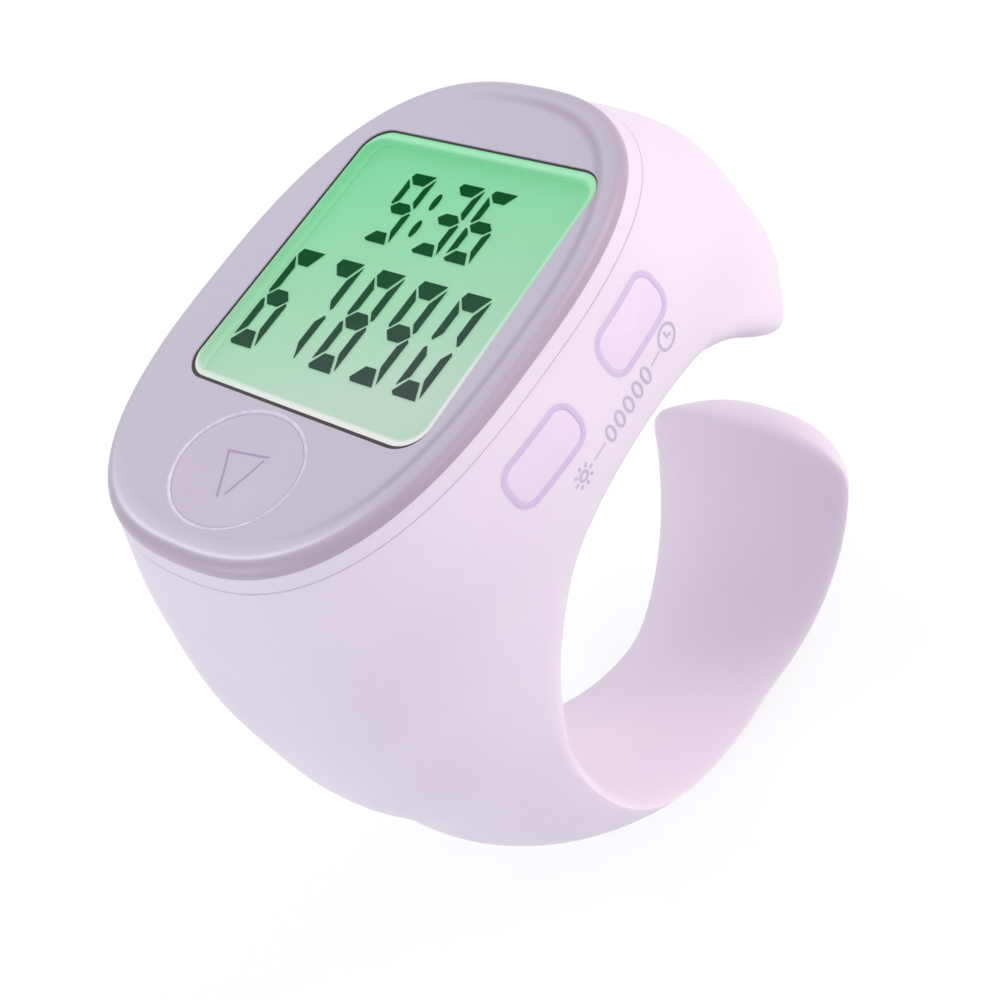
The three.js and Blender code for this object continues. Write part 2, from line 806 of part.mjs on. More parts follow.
// The button: an oval cap through plate and deck, a flange under the deck, and a post
// down to its switch. An outlined triangle is cut into its top.
function countButtonBody() {
  const { y, length, width } = countButton;
  const x = buttonX;
  const flangeTop = deckBottom - 0.05;
  const flangeBottom = flangeTop - flangeThickness;
  const cap = slab(ellipse(x, y, length, width), flangeBottom, insetTop - 0.03, 20);
  const flange = slab(
    ellipse(x, y, length + 2 * flangeOverhang, width + 2 * flangeOverhang),
    flangeBottom,
    flangeTop,
    20,
  );
  let button = cap.add(flange);
  button = button.subtract(box([countRight(), -20, flangeBottom - 1], [20, 20, flangeTop]));
  button = button.add(post(x, y, postRadius, countPlungerTop, flangeBottom + 0.2));
  const tri = (grow) => {
    const half = triangle.base / 2 + grow * 1.6;
    const back = x + triangle.height * 0.45 + grow;
    const front = x - triangle.height * 0.55 - grow * 2;
    return slab(
      polygon([
        [back, y + triangle.y - half],
        [back, y + triangle.y + half],
        [front, y + triangle.y],
      ]),
      insetTop - 0.03 - triangle.depth,
      insetTop + 1,
    );
  };
  return button.subtract(tri(0).subtract(tri(-triangle.line)));
}

const caseTop = boardTop + switchCase.height;
const countPlungerTop = caseTop + plungerOutside;

function countSwitchCase() {
  const half = switchCase.side / 2;
  const [x, y] = [buttonX, countButton.y];
  const body = box([x - half, y - half, boardTop], [x + half, y + half, caseTop]);
  return body.subtract(post(x, y, plungerRadius + boreGap, boardTop + switchCase.floor, caseTop + 1));
}

function countSwitchPlunger() {
  return post(buttonX, countButton.y, plungerRadius, caseTop - plungerInside, countPlungerTop);
}

// A cylinder along Y at the height of the side switches
function crossPost(x, radius, from, to) {
  const geometry = new THREE.CylinderGeometry(radius, radius, to - from, 14);
  geometry.translate(x, (from + to) / 2, boardTop + sideSwitch.plungerZ);
  return solid(geometry);
}

function sideSwitchCase(x) {
  const half = sideSwitch.x / 2;
  const back = caseFront + sideSwitch.y;
  const body = box([x - half, caseFront, boardTop], [x + half, back, boardTop + sideSwitch.z]);
  return body.subtract(crossPost(x, sidePlungerRadius + boreGap, caseFront - 1, back - sideSwitch.floor));
}

function sideSwitchPlunger(x) {
  return crossPost(x, sidePlungerRadius, keyBack, caseFront + plungerInside - 0.1);
}

// A key: its outer end follows the wall, and a flange inside keeps it from falling out.
function sideKey(place) {
  const bar = keyBar(place, 0, -30, keyBack).intersect(blank);
  const flange = keyBar(place, keyFlange.overhang, keySeat + fitGap, keyBack);
  return bar.add(flange);
}

// The door closes the cell's opening and carries on the hole's curve; its ends are cored.
function batteryDoor() {
  let door = blank.intersect(doorPrism(0));
  for (const side of [-1, 1]) {
    const from = side > 0 ? 2.2 : -doorLength / 2 + 0.7;
    const to = side > 0 ? doorLength / 2 - 0.7 : -2.2;
    const core = box([from, -doorWidth / 2 + 2.6, 0], [to, doorWidth / 2 - 2.6, doorTop + 1]);
    const arch = new THREE.CylinderGeometry(1, 1, 2 * faceWidth, 48);
    arch.scale(holeHalf + doorShell, 1, holeTop + doorShell);
    const kept = solid(arch);
    door = door.subtract(core.subtract(kept));
  }
  for (const [x, y] of doorScrews) {
    door = door.subtract(post(x, y, screw.shank + 0.12, 0, doorTop + 1, 12));
    door = door.subtract(post(x, y, screw.head + 0.15, 0, doorScrewSeat + screw.headHeight, 16));
  }
  return door;
}

// A screw with a cross cut in its head; up is 1 when its tip points up.
function screwBody(x, y, headBase, length, up) {
  const profile = [
    [0, -screw.headHeight],
    [screw.head * 0.8, -screw.headHeight],
    [screw.head, -screw.headHeight * 0.6],
    [screw.head, 0],
    [screw.shank, 0],
    [screw.shank, length - 0.3],
    [0, length],
  ].map(([r, h]) => new THREE.Vector2(r, h));
  const geometry = new THREE.LatheGeometry(profile, 12);
  geometry.rotateX(up > 0 ? Math.PI / 2 : -Math.PI / 2);
  geometry.translate(x, y, headBase);
  let body = solid(geometry);
  if (body.volume() < 0) throw new Error("the screw's profile runs the wrong way round");
  const arm = screw.head * 0.62;
  const outer = headBase - up * (screw.headHeight + 0.1);
  const inner = headBase - up * screw.headHeight * 0.45;
  const low = Math.min(outer, inner);
  const high = Math.max(outer, inner);
  body = body.subtract(box([x - arm, y - 0.1, low], [x + arm, y + 0.1, high]));
  return body.subtract(box([x - 0.1, y - arm, low], [x + 0.1, y + arm, high]));
}

function coinCell() {
  const radius = cellDiameter / 2;
  const profile = [
    [0, 0],
    [radius - 0.15, 0],
    [radius, 0.15],
    [radius, cellThickness - 0.45],
    [radius - 0.2, cellThickness - 0.25],
    [radius - 0.9, cellThickness - 0.25],
    [radius - 1.0, cellThickness],
    [0, cellThickness],
  ].map(([r, h]) => new THREE.Vector2(r, h));
  const geometry = new THREE.LatheGeometry(profile, 40);
  geometry.rotateX(Math.PI / 2);
  geometry.translate(0, 0, cellBottom);
  return solid(geometry);
}

// A spring strip bent from the board down to the top of the cell.
function negativeContact() {
  const t = strip.thickness;
  const top = boardBottom;
  const low = cellTop;
  const half = leaf.length / 2;
  const flat = leaf.flat;
  const profile = polygon([
    [half, top],
    [half, top - t],
    [half - flat, top - t],
    [-half + flat, low],
    [-half, low],
    [-half, low + t],
    [-half + flat, low + t],
    [half - flat, top],
  ]);
  const geometry = new THREE.ExtrudeGeometry(profile, { depth: strip.width, bevelEnabled: false });
  geometry.rotateX(Math.PI / 2);
  geometry.translate(0, strip.width / 2, 0);
  return solid(geometry);
}

// A bent strip that touches the rim of the cell and is soldered under the board.
function positiveContact() {
  const t = strip.thickness;
  const near = cellDiameter / 2;
  const half = strip.width / 2;
  const blade = box([-half, near, cellBottom + 0.3], [half, near + t, boardBottom]);
  return blade.add(box([-half, near, boardBottom - t], [half, near + 0.9, boardBottom]));
}

// Small boxes soldered on the board
function chip(x, y, size) {
  const low = [x - size.x / 2, y - size.y / 2, boardTop];
  return box(low, [low[0] + size.x, low[1] + size.y, boardTop + size.z]);
}

function lamp(y) {
  return chip(guideRight + fitGap + ledSize.x / 2, y, ledSize);
}

piece("ring_body", ringBody(), lavender, 0.45);
piece("head_frame", headFrame(), lavender, 0.45);
piece("face_plate", facePlate(), plateGrey, 0.4);
piece("display_window", displayWindow(), 0xb8e8c8, 0.05, 0, 0.35);
piece("lcd_front_glass", frontGlass(), 0xa8e0b8, 0.1, 0, 0.5);
piece("lcd_rear_glass", rearGlass(), 0x8fdcaa, 0.2, 0, 0.7);
piece("lcd_segments", segmentFilm(), 0x1f4d33, 0.5);
piece("light_guide", lightGuide(), 0xc8f5d5, 0.1, 0, 0.6);
piece("lcd_holder", displayHolder(), 0xf2f2f0, 0.6);
piece("elastomer_connector", connector(), 0x6a6a70, 0.8);
piece("circuit_board", circuitBoard(), 0x2f7d4f, 0.6);
piece("controller_chip", chip(windowX + chipPlace.x, windowY + chipPlace.y, chipSize), 0x1c1c1e, 0.5);
const crystal = chip(windowX + crystalPlace.x, windowY + crystalPlace.y, crystalSize);
piece("clock_crystal", crystal, 0xc9c9cc, 0.3, 0.9);
const besideSwitch = buttonX + switchCase.side / 2 + capacitorsByButton.gap;
const capacitors = [
  [windowX + capacitorPlaces.x, windowY + capacitorPlaces.first],
  [windowX + capacitorPlaces.x, windowY + capacitorPlaces.second],
  [besideSwitch, countButton.y + capacitorsByButton.y],
  [besideSwitch, countButton.y - capacitorsByButton.y],
];
capacitors.forEach(([x, y], i) => piece(`capacitor_${i + 1}`, chip(x, y, capacitorSize), 0xb89a6a, 0.6));
piece("backlight_led_1", lamp(windowY - ledSpacing / 2), 0xf4f4e8, 0.4);
piece("backlight_led_2", lamp(windowY + ledSpacing / 2), 0xf4f4e8, 0.4);
piece("count_button", countButtonBody(), 0xcdc0d4, 0.4);
piece("count_switch_case", countSwitchCase(), 0x2a2a2c, 0.5);
piece("count_switch_plunger", countSwitchPlunger(), 0xd8d8d8, 0.5);
for (const [name, place] of Object.entries(keyPlaces)) {
  piece(`${name}_key`, sideKey(place), 0xe9d9ec, 0.45);
  piece(`${name}_switch_case`, sideSwitchCase(place.x), 0x2a2a2c, 0.5);
  piece(`${name}_switch_plunger`, sideSwitchPlunger(place.x), 0xd8d8d8, 0.5);
}
piece("coin_cell", coinCell(), 0xcfd2d6, 0.25, 1);
piece("positive_contact", positiveContact(), 0xd9b85c, 0.3, 1);
piece("negative_contact", negativeContact(), 0xd9b85c, 0.3, 1);
piece("battery_door", batteryDoor(), lavender, 0.45);
doorScrews.forEach(([x, y], i) => {
  const under = doorScrewSeat + screw.headHeight;
  const length = doorTop + screw.bite - under;
  piece(`door_screw_${i + 1}`, screwBody(x, y, under, length, 1), 0xa9acb0, 0.3, 1);
});
boardScrews.forEach(([x, y], i) => {
  const length = boardThickness + screw.bite;
  piece(`board_screw_${i + 1}`, screwBody(x, y, boardTop, length, -1), 0xa9acb0, 0.3, 1);
});

export default root;
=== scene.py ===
"""An electronic tally counter worn on the finger.

An open C-shaped ring swells into a head with a display, a count button and two side keys.
Lengths are in millimetres until a mesh is made, and in metres in the scene. The origin is
the centre of the finger hole, Y runs along the finger, Z points out of the face, and X runs
along the face from the count button to the nose.
"""

import math

import bpy
import numpy as np
from mathutils import Matrix, Vector


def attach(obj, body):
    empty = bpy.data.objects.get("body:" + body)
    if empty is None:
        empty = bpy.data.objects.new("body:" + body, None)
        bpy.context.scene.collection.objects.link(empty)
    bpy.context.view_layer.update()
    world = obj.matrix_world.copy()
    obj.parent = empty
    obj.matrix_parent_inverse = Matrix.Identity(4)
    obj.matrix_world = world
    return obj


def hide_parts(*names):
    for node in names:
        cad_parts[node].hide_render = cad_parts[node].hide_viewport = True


MM = 0.001

# Camera of the photo: its place, where it looks (from +X towards +Y, and down), its roll and its lens
CAMERA_PLACE = (-30.784, -58.167, 68.218)
VIEW_HEADING = 64.36
VIEW_DIP = 43.684
VIEW_ROLL = -35.797
FOCAL_LENGTH = 78.64
SENSOR_WIDTH = 36

# Finger hole, and the levels stacked above it
HOLE_HALF = 9.5
HOLE_TOP = 10.83
DOOR_TOP = 11.6
FLOOR_TOP = 12.6
CELL_TOP = 13.2
DECK_BOTTOM = 17.9
DECK_TOP = 18.5
PLATE_BOTTOM = 18.25
FACE_TOP = 18.87
INSET_TOP = 18.82
SEAM = 17.6
SKIRT_BOTTOM = 17.15
ABOVE = FACE_TOP + 3

# Face plate
FACE_SHIFT = -2.915
FACE_LENGTH = 23.51
FACE_WIDTH = 16.9
FACE_EXPONENT = 2.61
RIM_HEIGHT = 0.62
RIM_WIDTH = 0.72
RIM_POWER = 2.7
RIM_BORDER = 0.06
PLATE_LIP = 0.8

# Outer form of head and band, level by level
LEVELS = [0, HOLE_TOP * 0.44, HOLE_TOP * 0.88, (HOLE_TOP + SEAM) / 2, PLATE_BOTTOM]
BUTTON_ENDS = [-14.8, -16.35, -16.65, -15.85, FACE_SHIFT - FACE_LENGTH / 2]
NOSE_ENDS = [12.4, 16.2, 13.3, 11.7, FACE_SHIFT + FACE_LENGTH / 2]
HALF_WIDTHS = [7.55, 8.25, 8.35, 9.2, FACE_WIDTH / 2]
SOLE_DEPTH = 12.53
SOLE_SHIFT = 2.07
SOLE_LENGTH_POWER = 1.68
SOLE_WIDTH_POWER = 2.32
SOLE_CORNER_POWER = 3.0
EDGE_ROUNDING = 3.05
NOSE_ANGLE = math.radians(-67.1)
NOSE_ROUNDING = 5.9
TIP_ANGLE = math.radians(252.0)
TIP_ROUNDING = 2.3
END_POWER = 2.8
CORNER_TURN_TOP = 5
CORNER_TURN_HEIGHT = 13
RAY_LIMIT = 45.0
SECTION_LIMIT = 30.0
BEYOND = 40

# Shell
WALL = 1.2
SHELL_GAP = 0.15
FIT_GAP = 0.1
SKIRT_THICKNESS = 0.35
GROOVE = 0.06
OVERLAP = 0.1

# Display window
WINDOW_LENGTH = 13.0
WINDOW_WIDTH = 12.45
WINDOW_X = -1.26
WINDOW_Y = -0.25
WINDOW_CORNER = 1.2
WINDOW_LEDGE = 0.3
RIM_AT_NOSE = 0.45
RIM_AT_BUTTON = 0.42
RIM_AT_KEYS = 0.2
RIM_AT_BACK = 0.12
# Width at the button's side of the dark ring of painted shade in the window's gap
GAP_SHADE_AT_BUTTON = 0.17
WINDOW_GAP = 0.06
WINDOW_SLOPE = 0.07
LENS_CORNER = 0.9
LENS_BOTTOM = DECK_TOP + 0.03
WINDOW_DRAWN_WIDE = 0.088
WINDOW_DRAWN_LONG = 0.04

# Figures on the display: height, width, pitch, stroke, bottom edge and left edge of each row
COUNT_ROW = {"text": "67890", "height": 4.95, "digit": 1.52, "pitch": 2.26, "stroke": 0.44}
CLOCK_ROW = {"text": "9:36", "height": 3.6, "digit": 1.42, "pitch": 1.72, "stroke": 0.38}
COUNT_BOTTOM = -5.76
CLOCK_BOTTOM = 0.19
COUNT_LEFT = 5.405
CLOCK_LEFT = 2.855
COLON_PITCH = 0.9
COLON_SHIFT = 0.4
COLON_HEIGHTS = (0.3, 0.68)
COLON_DOT = (0.42, 0.15)
FIGURE_BOTTOM = 18.38
FIGURE_TOP = 18.41
FIGURE_SHRINK = 0.04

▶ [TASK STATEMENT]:
Reproduce verbatim the lines above, from the line with "obj.matrix_parent_inverse = Matrix.Identity(4)" through the line with "OVERLAP = 0.1".

▶ [EXERCISE SOLUTION]:
    obj.matrix_parent_inverse = Matrix.Identity(4)
    obj.matrix_world = world
    return obj


def hide_parts(*names):
    for node in names:
        cad_parts[node].hide_render = cad_parts[node].hide_viewport = True


MM = 0.001

# Camera of the photo: its place, where it looks (from +X towards +Y, and down), its roll and its lens
CAMERA_PLACE = (-30.784, -58.167, 68.218)
VIEW_HEADING = 64.36
VIEW_DIP = 43.684
VIEW_ROLL = -35.797
FOCAL_LENGTH = 78.64
SENSOR_WIDTH = 36

# Finger hole, and the levels stacked above it
HOLE_HALF = 9.5
HOLE_TOP = 10.83
DOOR_TOP = 11.6
FLOOR_TOP = 12.6
CELL_TOP = 13.2
DECK_BOTTOM = 17.9
DECK_TOP = 18.5
PLATE_BOTTOM = 18.25
FACE_TOP = 18.87
INSET_TOP = 18.82
SEAM = 17.6
SKIRT_BOTTOM = 17.15
ABOVE = FACE_TOP + 3

# Face plate
FACE_SHIFT = -2.915
FACE_LENGTH = 23.51
FACE_WIDTH = 16.9
FACE_EXPONENT = 2.61
RIM_HEIGHT = 0.62
RIM_WIDTH = 0.72
RIM_POWER = 2.7
RIM_BORDER = 0.06
PLATE_LIP = 0.8

# Outer form of head and band, level by level
LEVELS = [0, HOLE_TOP * 0.44, HOLE_TOP * 0.88, (HOLE_TOP + SEAM) / 2, PLATE_BOTTOM]
BUTTON_ENDS = [-14.8, -16.35, -16.65, -15.85, FACE_SHIFT - FACE_LENGTH / 2]
NOSE_ENDS = [12.4, 16.2, 13.3, 11.7, FACE_SHIFT + FACE_LENGTH / 2]
HALF_WIDTHS = [7.55, 8.25, 8.35, 9.2, FACE_WIDTH / 2]
SOLE_DEPTH = 12.53
SOLE_SHIFT = 2.07
SOLE_LENGTH_POWER = 1.68
SOLE_WIDTH_POWER = 2.32
SOLE_CORNER_POWER = 3.0
EDGE_ROUNDING = 3.05
NOSE_ANGLE = math.radians(-67.1)
NOSE_ROUNDING = 5.9
TIP_ANGLE = math.radians(252.0)
TIP_ROUNDING = 2.3
END_POWER = 2.8
CORNER_TURN_TOP = 5
CORNER_TURN_HEIGHT = 13
RAY_LIMIT = 45.0
SECTION_LIMIT = 30.0
BEYOND = 40

# Shell
WALL = 1.2
SHELL_GAP = 0.15
FIT_GAP = 0.1
SKIRT_THICKNESS = 0.35
GROOVE = 0.06
OVERLAP = 0.1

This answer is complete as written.